1014 — Should Healthcare Systems Develop Their Own Risk Models for Patients?: Risk Prediction via Ensemble Learning and Other Data-Adaptive Methods
Kennedy EH, and Wiitala WL, Ann Arbor VA HSR&D Center for Clinical Management Research; Hayward RA, and Sussman JB, Ann Arbor VA HSR&D Center for Clinical Management Research and University of Michigan;
Risk prediction can play an essential role in personalized medicine, comparative effectiveness studies, and cost-effective decision-making. However, it is often implemented using externally-developed models (e.g., the Framingham risk score) or rigid methodology (e.g., logistic regression assuming linearity and testing few, if any, interactions). Advances in information technology and the electronic health record (EHR) may allow for radical improvements over such approaches. In this work we assess the performance of risk models that use: (1) internally-developed models; (2) flexible data-adaptive methodology; and (3) larger quantities of possibly less reliable data, when compared to traditional approaches.

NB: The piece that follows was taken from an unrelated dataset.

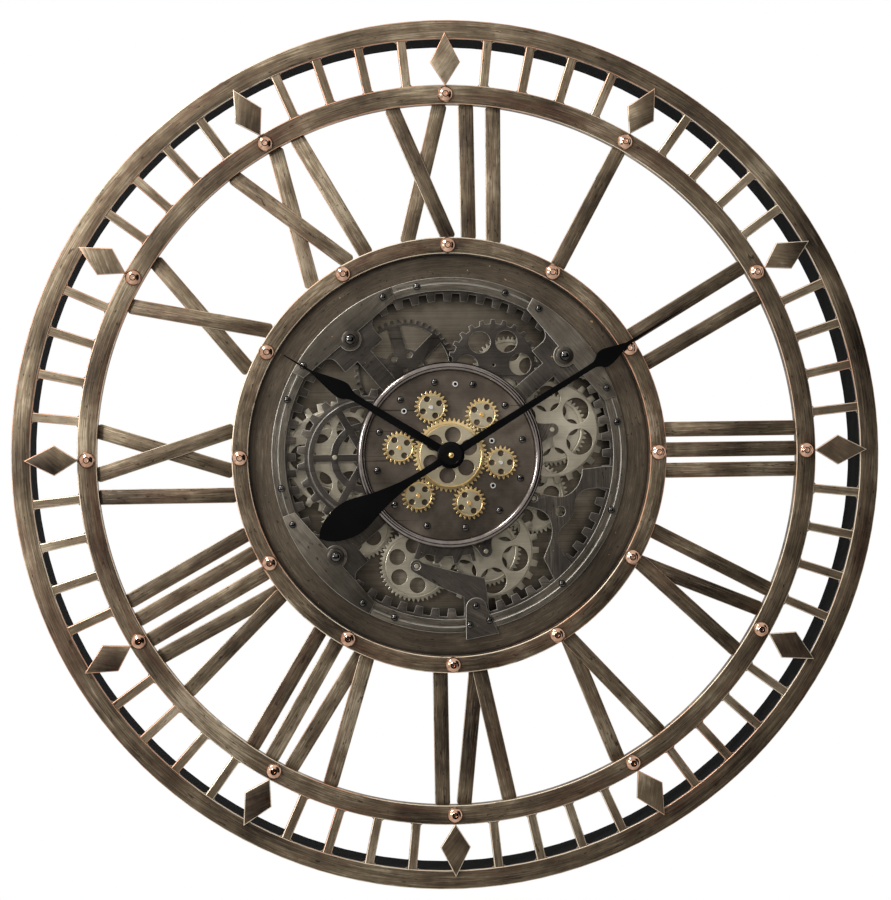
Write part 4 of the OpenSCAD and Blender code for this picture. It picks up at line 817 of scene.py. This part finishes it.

With administrative data from the Veterans Health Administration (VHA), we predict five-year mortality from cerebrovascular or cardiovascular disease among 9,854 male Veterans treated across twelve VHA facilities, using six different methods: the Framingham risk score, logistic regression, and four data-adaptive methods (multivariate adaptive regression splines, generalized additive models, random forests, and boosting). We explore performance across subsets of data and use split-sample cross-validation to account for overfitting. We assess discrimination and calibration with the area under the ROC curve (AUC) and the Hosmer-Lemeshow goodness-of-fit test, respectively.
Cross-validated AUC increased by up to 5.7% (from 68.4% to 74.1%) when using internally-developed risk models instead of the Framingham risk score, despite using the same covariates. Including lab and medication data resulted in an even larger increase in AUC (8.7%). Data-adaptive methods gave increases in AUC of no more than 1.4% over standard logistic regression; however, the improvements appeared to be amplified with the availability of more data. Calibration was only problematic for one method (random forests) and for one subset of covariates.
Risk models that are developed internally or "recalibrated" can substantially improve predictive performance. Still greater performance can be attained by including more covariates that predict risk, even when using imperfect EHR data. Only modest improvements were seen in our data when using flexible data-adaptive methods, but such improvements may become more apparent with larger datasets.
Despite imperfect data quality, healthcare systems could achieve better risk prediction by using internally-developed models with EHR data and appropriate statistical methodology.